PROBLEM TO SOLVE ▸
Copy out, exactly and without additions, the lines from the one that contains "clear_scene()" to the one that contains "for node in", both ends included.

DATA LINES ▸
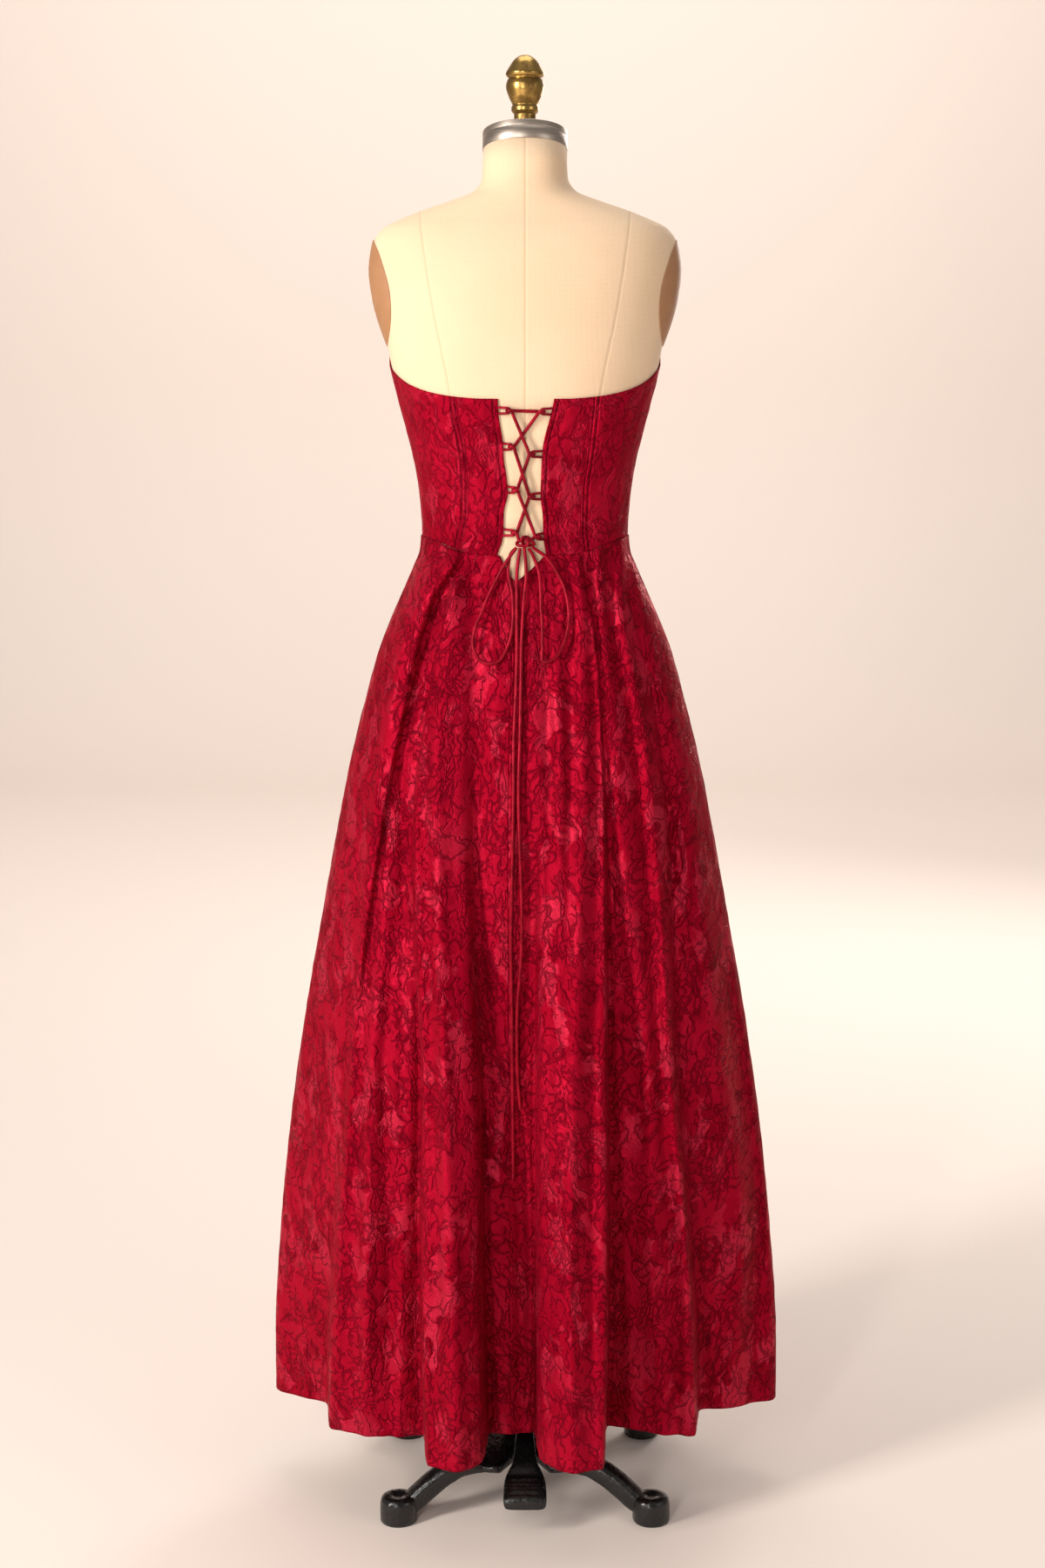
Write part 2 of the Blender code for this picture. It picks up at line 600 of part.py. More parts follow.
# Lacing
def on_form(x, height, lift):
    """A point at x and height, lifted off the form's back."""
    return np.array([x, form_back_y(x, height) - lift, height])


def back_surface(back_grid):
    """Returns a function giving the rearmost cloth's y at x and height, bodice above and skirt below."""
    def at(x, height):
        if height > WAIST_BACK:
            return float(form_back_y(x, height, FORM_AIR + CLOTH))
        near = []
        heights = back_grid[:, :, 2]
        for c in range(back_grid.shape[1]):
            z = heights[::-1, c]
            if height <= z[-1] + 0.04:
                near.append((np.interp(height, z, back_grid[::-1, c, 0]),
                             np.interp(height, z, back_grid[::-1, c, 1])))
        near = np.array(near)
        best = 0.0
        for (x0, y0), (x1, y1) in zip(near[:-1], near[1:]):
            low, high = min(x0, x1), max(x0, x1)
            if low - 1e-9 <= x <= high + 1e-9 and high > low:
                best = min(best, y0 + (y1 - y0) * (x - x0) / (x1 - x0))
        form = float(form_back_y(x, height)) - FORM_AIR
        return min(best, form)
    return at


def build_loops(cord, group):
    for name, (height, tip) in LOOPS.items():
        table = OPENING_LEFT if name.startswith("left") else OPENING_RIGHT
        sign = 1.0 if name.startswith("left") else -1.0
        half = LOOP_EYE / 2
        shape = [(0.0, half, 0.0016), (0.40, half, 0.0045), (1.0 - 0.0026 / 0.012, half, LOOP_LIFT),
                 (1.0 - 0.0008 / 0.012, half * 0.66, LOOP_LIFT), (1.0, 0.0, LOOP_LIFT)]
        shape += [(share, -up, lift) for share, up, lift in shape[-2::-1]]
        points = []
        for share, up, lift in shape:
            rims = [sign * float(curve_value(table, 1, height + up + d)) for d in (-0.0016, 0.0, 0.0016)]
            start = sign * max(rims) + sign * 0.0009
            points.append(on_form(start + (tip - start) * share, height + up, lift))
        cord_object(f"loop_{name}", points, LOOP_RADIUS, cord, group)


def lace_wrap(name, tip_sign):
    """The lace's turn through a loop: over its tip, down the eye, back under the tip."""
    height, tip = LOOPS[name]
    around = LOOP_RADIUS + LACE_RADIUS + 0.0004
    inside = -tip_sign * around
    return [on_form(tip + tip_sign * 0.0012, height, LOOP_LIFT + around),
            on_form(tip + inside * 0.72, height, LOOP_LIFT + around * 0.72),
            on_form(tip + inside, height, LOOP_LIFT),
            on_form(tip + inside * 0.72, height, LOOP_LIFT - around * 0.72),
            on_form(tip + tip_sign * 0.0012, height, LOOP_LIFT - around)]


def build_lace(cord, group, behind):
    order = (("left_4", 1), ("right_3", -1), ("left_2", 1), ("right_1", -1), ("left_1", 1),
             ("right_2", -1), ("left_3", 1), ("right_4", -1))
    crossing_lift = {("left_4", "right_3"): 0.0031, ("right_3", "left_2"): 0.0072,
                     ("left_2", "right_1"): 0.0031, ("right_1", "left_1"): 0.0060,
                     ("left_1", "right_2"): 0.0072, ("right_2", "left_3"): 0.0031,
                     ("left_3", "right_4"): 0.0072}
    points = [on_form(-0.0140, 1.2085, 0.0108)]
    for k, (name, sign) in enumerate(order):
        turn = lace_wrap(name, sign)
        if k:
            a = points[-1]
            b = turn[0]
            lift = crossing_lift[(order[k - 1][0], name)]
            lift_a = form_back_y(a[0], a[2]) - a[1]
            lift_b = form_back_y(b[0], b[2]) - b[1]
            for share, weight in ((0.15, 0.6), (0.35, 1.0), (0.5, 1.0), (0.65, 1.0), (0.85, 0.6)):
                middle = a + (b - a) * share
                straight = lift_a + (lift_b - lift_a) * share
                points.append(on_form(middle[0], middle[2], straight + (lift - straight) * weight))
        points += turn
    points.append(on_form(0.0092, 1.2072, 0.0032))
    points.append(on_form(0.0062, 1.2040, 0.0030))
    cord_object("lace", points, LACE_RADIUS, cord, group)

    x, height = KNOT_CENTRE
    knot_y = float(form_back_y(x, height)) - KNOT_LIFT
    rings = []
    for tilt in np.linspace(-75, 75, 7):
        turn = np.arange(14) * 2 * math.pi / 14
        wide = math.cos(math.radians(tilt))
        rise = KNOT_RADII[2] * math.sin(math.radians(tilt))
        rings.append(np.stack([x + KNOT_RADII[0] * wide * np.cos(turn),
                               knot_y + KNOT_RADII[1] * wide * np.sin(turn),
                               np.full(14, height + rise)], axis=1))
    lofted_object("lace_knot", rings, cord, group)

    free = (("bow_left", BOW_LEFT, 30), ("bow_right", BOW_RIGHT, 30),
            ("tail_left", TAIL_LEFT, 52), ("tail_right", TAIL_RIGHT, 46))
    for name, route, count in free:
        flat = smooth_path(route, count)
        places = []
        limit = []
        hang = 0.0
        for number, (px, pz) in enumerate(flat):
            rest = min(behind(px + dx, pz) for dx in (-0.004, 0.0, 0.004)) - LACE_RADIUS - 0.0012
            if name.startswith("tail"):
                hang = min(hang, rest)
                rest = hang if pz < 1.0 else rest
            start = knot_y
            blend = min(1.0, number / 4)
            if name.startswith("bow"):
                blend = min(1.0, number / 4, (count - 1 - number) / 4)
                if name == "bow_left":
                    rest -= 0.0044 * max(0.0, 1 - number / 6)
                    start = knot_y + (0.0026 if number > 9 else -0.0020)
            places.append([px, start + (rest - start) * blend, pz])
            limit.append(rest + 0.0004 if blend == 1.0 else 0.0)
        places = np.array(places)
        kernel = np.array([1, 2, 3, 2, 1]) / 9
        for _ in range(2):
            padded = np.pad(places[:, 1], 2, mode="edge")
            places[2:-2, 1] = np.convolve(padded, kernel, mode="valid")[2:-2]
            places[:, 1] = np.minimum(places[:, 1], limit)
        cord_object(name, places, LACE_RADIUS, cord, group)


# Stand. A leg's rows: share of its length, height of the middle, tallness, width
LEG_ROWS = (
    (0.00, 0.0585, 0.0120, 0.030), (0.20, 0.0610, 0.0180, 0.029), (0.42, 0.0560, 0.0230, 0.027),
    (0.62, 0.0420, 0.0240, 0.026), (0.80, 0.0255, 0.0230, 0.026), (0.93, 0.0165, 0.0220, 0.027),
)
LEG_OUTLINE = (
    (-1, -0.7), (-0.7, -1), (0.7, -1), (1, -0.7), (1, 0.7), (0.7, 1), (-0.7, 1), (-1, 0.7),
)
# Pedal seen from the side: y, height, half width, over the top and back underneath
PEDAL_OUTLINE = (
    (-0.0304, 0.0745, 0.0110), (-0.0304, 0.0855, 0.0110), (-0.0700, 0.0840, 0.0120),
    (-0.1180, 0.0660, 0.0160), (-0.1240, 0.0560, 0.0245), (-0.1705, 0.0525, 0.0265),
    (-0.1725, 0.0370, 0.0265), (-0.1690, 0.0345, 0.0260), (-0.1655, 0.0410, 0.0260),
    (-0.1240, 0.0440, 0.0245), (-0.1130, 0.0530, 0.0160), (-0.0700, 0.0735, 0.0120),
)


def build_stand(iron, steel, group, cutters):
    tube_object("stand_column",
                [(0.0300, 0.0640), (0.0300, 0.0900), (0.0290, 0.1000), (0.0275, 0.1500),
                 (COLUMN_RADIUS, 0.2300), (COLUMN_RADIUS - 0.003, 0.2340)],
                [(POST_RADIUS + SEAM, 0.0640), (POST_RADIUS + SEAM, 0.2340)], 24, iron, group)
    post = [(POST_RADIUS, 0.0660), (POST_RADIUS, FORM_BOTTOM - SEAM)]
    turned_object("post", post, 20, steel, group)

    half_x = 0.072
    half_y = 0.112
    plate = []
    corner = 0.018
    corners = ((half_x, half_y, 0), (-half_x, half_y, 90), (-half_x, -half_y, 180),
               (half_x, -half_y, 270))
    for cx, cy, start in corners:
        for turn in (0, 30, 60, 90):
            a = math.radians(start + turn)
            plate.append((cx - math.copysign(corner, cx) + corner * math.cos(a),
                          cy - math.copysign(corner, cy) + corner * math.sin(a)))
    plate = np.array(plate)
    rings = [np.column_stack([plate, np.full(len(plate), z)]) for z in (0.0540, 0.0637)]
    casting = lofted_object("stand_casting", rings, iron, group)
    places = [(x, y, z) for x in (-0.0195, 0.0195) for y in (-0.130, -0.050) for z in (0.040, 0.080)]
    faces = [(0, 1, 3, 2), (4, 6, 7, 5), (0, 4, 5, 1), (2, 3, 7, 6), (0, 2, 6, 4), (1, 5, 7, 3)]
    notch = mesh_object("notch_cutter", places, faces, iron, cutters, smooth=False)
    notch.display_type = "WIRE"
    cut = casting.modifiers.new("notch", "BOOLEAN")
    cut.operation = "DIFFERENCE"
    cut.solver = "EXACT"
    cut.object = notch
    for sx in (-1, 1):
        for sy in (-1, 1):
            start = np.array([sx * 0.050, sy * 0.092])
            end = np.array([sx * FOOT_X, sy * FOOT_Y])
            along = (end - start) / np.linalg.norm(end - start)
            across = np.array([-along[1], along[0]])
            rings = []
            for share, mid, tall, wide in LEG_ROWS:
                centre = start + (end - start) * share
                slope = (share - 0.3) * 0.9
                ring = []
                for u, v in LEG_OUTLINE:
                    lean = v * tall / 2 * max(0.0, slope) * 0.8
                    flat = centre + across * u * wide / 2 + along * lean
                    ring.append((flat[0], flat[1], max(0.0004, mid + v * tall / 2)))
                rings.append(ring)
            leg = lofted_object("leg_cutter", rings, iron, cutters)
            profile = [(FOOT_RADIUS - 0.001, 0), (FOOT_RADIUS, 0.001),
                       (FOOT_RADIUS - 0.0005, FOOT_HEIGHT - 0.003), (FOOT_RADIUS - 0.003, FOOT_HEIGHT),
                       (0.0120, FOOT_HEIGHT - 0.0005), (0.0040, FOOT_HEIGHT - 0.0025)]
            foot = turned_object("foot_cutter", profile, 18, iron, cutters, (end[0], end[1], 0))
            for piece in (leg, foot):
                join = casting.modifiers.new(piece.name, "BOOLEAN")
                join.operation = "UNION"
                join.solver = "EXACT"
                join.object = piece
                piece.display_type = "WIRE"

    # Pedal: a stem from the column and a ribbed tread
    left = [(-w, y, z) for y, z, w in PEDAL_OUTLINE]
    right = [(w, y, z) for y, z, w in PEDAL_OUTLINE]
    count = len(PEDAL_OUTLINE)
    faces = [(k, (k + 1) % count, (k + 1) % count + count, k + count) for k in range(count)]
    bands = ((0, 1, 2, 11), (2, 3, 10, 11), (3, 4, 9, 10), (4, 5, 8, 9), (5, 6, 7, 8))
    for a, b, c, d in bands:
        faces.append((d, c, b, a))
        faces.append((a + count, b + count, c + count, d + count))
    pedal = mesh_object("pedal", left + right, faces, iron, group, smooth=False)
    for k in range(4):
        y = -0.1330 - 0.0105 * k
        z = 0.0553 - 0.0008 * k
        bar = ((-0.0022, -0.0035), (0.0022, -0.0035), (0.0012, 0.0016), (-0.0012, 0.0016))
        places = [(x, y + dy, z + dz) for x in (-0.020, 0.020) for dy, dz in bar]
        faces = [(0, 1, 2, 3), (7, 6, 5, 4), (0, 4, 5, 1), (1, 5, 6, 2), (2, 6, 7, 3), (3, 7, 4, 0)]
        rib = mesh_object("rib_cutter", places, faces, iron, cutters, smooth=False)
        rib.display_type = "WIRE"
        join = pedal.modifiers.new(f"rib_{k}", "BOOLEAN")
        join.operation = "UNION"
        join.solver = "EXACT"
        join.object = rib


def face_outwards():
    """Turns any mesh whose faces came out inside out."""
    for obj in bpy.data.objects:
        if obj.type != "MESH":
            continue
        data = obj.data
        points = np.array([v.co for v in data.vertices])
        total = 0.0
        for polygon in data.polygons:
            ids = list(polygon.vertices)
            for k in range(1, len(ids) - 1):
                total += np.dot(points[ids[0]], np.cross(points[ids[k]], points[ids[k + 1]]))
        if total < 0:
            data.flip_normals()


clear_scene()
dress_group = collection_named("corset_dress_on_form")
cutter_group = collection_named("cutters", hidden=True)
crimson = surface("crimson_jacquard", (0.40, 0.005, 0.020), 0.45)
crimson_cord = surface("crimson_satin_cord", (0.36, 0.006, 0.022), 0.40)
linen_cover = surface("cream_linen", (0.88, 0.76, 0.55), 0.85)
tan_plate = surface("tan_cover", (0.75, 0.47, 0.28), 0.60)
steel_metal = surface("brushed_steel", (0.62, 0.60, 0.58), 0.30, 1.0)
brass_metal = surface("antique_brass", (0.42, 0.29, 0.11), 0.38, 1.0)
black_iron = surface("black_enamelled_iron", (0.012, 0.012, 0.012), 0.20)
build_form(linen_cover, tan_plate, steel_metal, brass_metal, dress_group)
build_bodice(crimson, dress_group)
back_panels = build_skirt(crimson, dress_group)
build_loops(crimson_cord, dress_group)
build_lace(crimson_cord, dress_group, back_surface(back_panels))
build_stand(black_iron, steel_metal, dress_group, cutter_group)
face_outwards()
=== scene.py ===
"""Strapless corset dress on a limbless dress form with a cast iron stand, dressed for the camera.

Metres, Z up. The laced back faces -Y and the wearer's right is +X. Angles go round the body from
the centre back, plus towards +X.
"""
import functools
import math

import bmesh
import bpy
import numpy as np
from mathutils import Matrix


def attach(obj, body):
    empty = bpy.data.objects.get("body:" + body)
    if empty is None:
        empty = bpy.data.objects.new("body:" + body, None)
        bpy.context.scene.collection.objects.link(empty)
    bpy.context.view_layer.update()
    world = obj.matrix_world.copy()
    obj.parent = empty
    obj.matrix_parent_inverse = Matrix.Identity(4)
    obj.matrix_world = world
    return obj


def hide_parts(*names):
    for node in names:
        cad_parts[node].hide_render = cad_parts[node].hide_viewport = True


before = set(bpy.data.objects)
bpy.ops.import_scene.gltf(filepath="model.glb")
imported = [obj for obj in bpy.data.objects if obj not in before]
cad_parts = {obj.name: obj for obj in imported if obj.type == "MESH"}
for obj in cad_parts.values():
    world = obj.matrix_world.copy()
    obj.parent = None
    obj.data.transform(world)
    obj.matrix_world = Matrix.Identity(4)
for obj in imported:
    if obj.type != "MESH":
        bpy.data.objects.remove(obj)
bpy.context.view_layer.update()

# Camera. A 55 mm lens stands behind the dress at eye height and looks a little down, so that the
# dress fills the upright frame from the brass knob to the iron feet.


def add_object(name, data):
    """New object in the scene."""
    made = bpy.data.objects.new(name, data)
    bpy.context.scene.collection.objects.link(made)
    return made


lens = bpy.data.cameras.new("back_view")
lens.lens = 55.0
lens.sensor_width = 36.0
lens.clip_start = 0.05
camera = add_object("back_view", lens)
camera.location = (-0.003, -2.900, 1.382)
camera.rotation_euler = (math.radians(80.6), 0.0, 0.0)
bpy.context.scene.camera = camera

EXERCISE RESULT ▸
clear_scene()
dress_group = collection_named("corset_dress_on_form")
cutter_group = collection_named("cutters", hidden=True)
crimson = surface("crimson_jacquard", (0.40, 0.005, 0.020), 0.45)
crimson_cord = surface("crimson_satin_cord", (0.36, 0.006, 0.022), 0.40)
linen_cover = surface("cream_linen", (0.88, 0.76, 0.55), 0.85)
tan_plate = surface("tan_cover", (0.75, 0.47, 0.28), 0.60)
steel_metal = surface("brushed_steel", (0.62, 0.60, 0.58), 0.30, 1.0)
brass_metal = surface("antique_brass", (0.42, 0.29, 0.11), 0.38, 1.0)
black_iron = surface("black_enamelled_iron", (0.012, 0.012, 0.012), 0.20)
build_form(linen_cover, tan_plate, steel_metal, brass_metal, dress_group)
build_bodice(crimson, dress_group)
back_panels = build_skirt(crimson, dress_group)
build_loops(crimson_cord, dress_group)
build_lace(crimson_cord, dress_group, back_surface(back_panels))
build_stand(black_iron, steel_metal, dress_group, cutter_group)
face_outwards()
=== scene.py ===
"""Strapless corset dress on a limbless dress form with a cast iron stand, dressed for the camera.

Metres, Z up. The laced back faces -Y and the wearer's right is +X. Angles go round the body from
the centre back, plus towards +X.
"""
import functools
import math

import bmesh
import bpy
import numpy as np
from mathutils import Matrix


def attach(obj, body):
    empty = bpy.data.objects.get("body:" + body)
    if empty is None:
        empty = bpy.data.objects.new("body:" + body, None)
        bpy.context.scene.collection.objects.link(empty)
    bpy.context.view_layer.update()
    world = obj.matrix_world.copy()
    obj.parent = empty
    obj.matrix_parent_inverse = Matrix.Identity(4)
    obj.matrix_world = world
    return obj


def hide_parts(*names):
    for node in names:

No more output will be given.